If you're a founder reading this — the question to ask your team isn't "do we have auth bugs?" Most teams' honest answer is "we don't think so, but we haven't looked recently." The better question is "when did we last specifically pressure-test the authentication surface, end to end, against the chains we'd actually build against ourselves?" If the honest answer is "never," that's the engagement to commission.
If you're an engineer reading this — the version for you is similar. You probably have one of these bugs right now. So do we, on most of our own projects. The bar isn't "no bugs." The bar is "we know about the gaps, we have a plan, and we know who's tracking the plan." Most of the stories above are about projects that had none of those three.
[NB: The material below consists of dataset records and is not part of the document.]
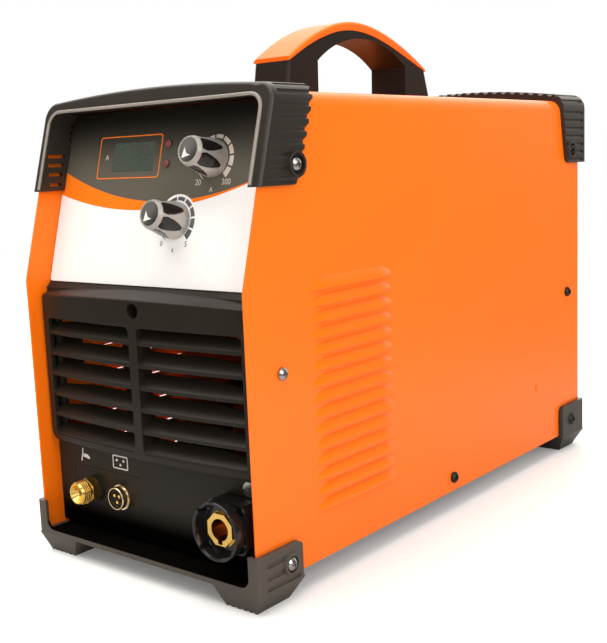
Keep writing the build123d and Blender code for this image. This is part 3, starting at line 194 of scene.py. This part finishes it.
def soft_touch(name, colour):
    """Rubbery overmoulding with a silky surface."""
    look = Look(name)
    fine = look.noise(1500.0, 3.0)
    base = look.mix(scaled(colour, 0.93), scaled(colour, 1.06), look.noise(30.0, 2.0))
    rounded = look.round_edges(0.6 * MM)
    return look.finish(
        Base_Color=base, Roughness=look.span(fine, 0.3, 0.7, 0.36, 0.46), Sheen_Weight=0.03,
        Sheen_Roughness=0.4, Normal=look.bump(fine, 0.01 * MM, rounded), Specular_IOR_Level=0.25,
    )


def metal(name, colour, rough, brushed=None, edge_radius=0.25 * MM, stain=0.12):
    """Bare or plated metal. brushed stretches the scratches along an axis."""
    look = Look(name)
    scratch = look.noise(420.0, 4.0, 0.7, stretch=brushed or (1.0, 1.0, 1.0))
    cloud = look.noise(60.0, 3.0)
    base = look.mix(colour, scaled(colour, 1.0 - stain), look.span(cloud, 0.35, 0.75))
    base = look.mix(base, scaled(colour, 0.8), look.span(scratch, 0.55, 0.8, 0.0, 0.6))
    rounded = look.round_edges(edge_radius)
    roughness = look.span(scratch, 0.3, 0.75, rough * 0.8, rough * 1.4)
    return look.finish(
        Base_Color=base, Metallic=1.0, Roughness=roughness, Normal=look.bump(scratch, 0.008 * MM, rounded),
    )


def satin_paint(name, colour):
    """Satin silver paint: fine metal flakes under a thin clear layer."""
    look = Look(name)
    flake = look.cells(2400.0)
    base = look.mix(scaled(colour, 0.86), scaled(colour, 1.2), flake)
    return look.finish(
        Base_Color=base, Metallic=0.45, Roughness=look.span(flake, 0.1, 0.7, 0.34, 0.44),
        Coat_Weight=0.25, Coat_Roughness=0.2, Normal=look.round_edges(0.35 * MM),
    )


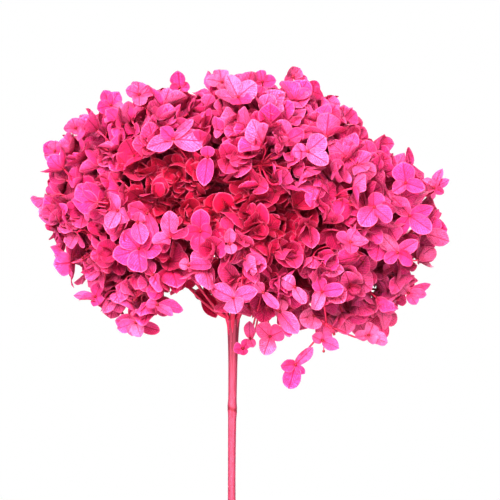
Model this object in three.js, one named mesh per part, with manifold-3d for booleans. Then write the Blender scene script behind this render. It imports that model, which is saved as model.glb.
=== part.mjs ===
// A cut hydrangea head on its stem, standing in a plain clear glass jar.
// Millimetres, +Z up. The origin is the middle of the jar's foot, and the flower's front faces -Y.
//
// The stem stands on the jar's floor against its rim. At the fork it divides into rays, each ray
// divides into branches, and each branch carries a cyme: a stalk with florets on pedicels.
// A floret is four broad coloured sepals round a small heart.
import * as THREE from "three";
import { mergeVertices } from "three/addons/utils/BufferGeometryUtils.js";
import Module from "manifold-3d";

const wasm = await Module();
wasm.setup();

// ---- Driving dimensions -------------------------------------------------------------------------
const GAP = 0.3; // between pieces that touch

const JAR = {
  height: 150,
  radius: 42,
  wall: 2.8,
  floor: 6,
  neckRadius: 29.5,
  lipRadius: 32,
  footRound: 4,
  shoulderBelowRim: 22,
  sides: 32,
};

const STEM = {
  radius: 2.3,
  nodeRadius: 2.8,
  nodeBelowFork: 52,
  headRadius: 5.6,
  forkHeight: 262,
  sides: 8,
};

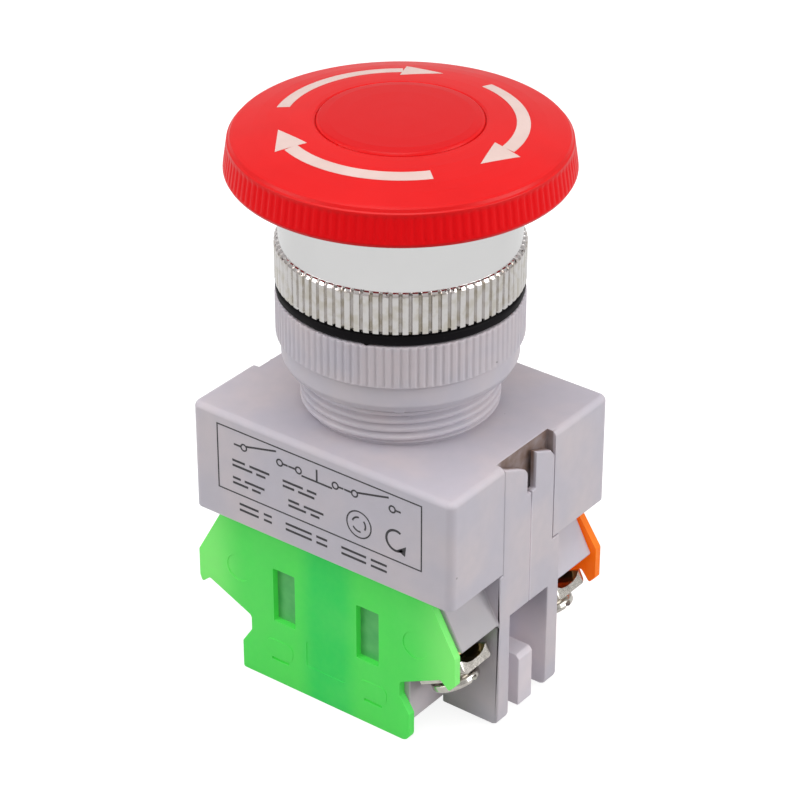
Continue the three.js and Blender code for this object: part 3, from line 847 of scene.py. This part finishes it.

The short version, for the people skimming
The six findings, condensed:
- MD5 password storage that survived a migration plan nobody owned.
- Internal support tool with weak password reset, leading to customer impersonation.
- MFA bypass through recovery codes + email change without re-auth.
- IDOR in
/users/{id}/resetletting any user reset any account. - OAuth trusting
emailwithout checkingemail_verified. - 90-day admin sessions turning a single XSS into a full backend compromise.
If your team can confidently say "we don't have any of these," we'd love to test that assertion. If they can't, you already know the next step.
One last thought
The reason authentication bugs persist isn't that engineers don't care about authentication. It's that authentication touches everything — the login form, the API, the admin panel, the support tool, the OAuth integration, the password reset, the MFA, the session, the recovery codes, the device trust — and each of those is owned by a different team, written at a different time, reviewed by a different person.
The bugs live in the seams. The seams are everywhere. The way you find them is to look at the system as a whole, not at the parts. Which is most of what we do for a living.
If any of the stories above sounded familiar — or if any of them made you suddenly want to check something — that's the article doing its job.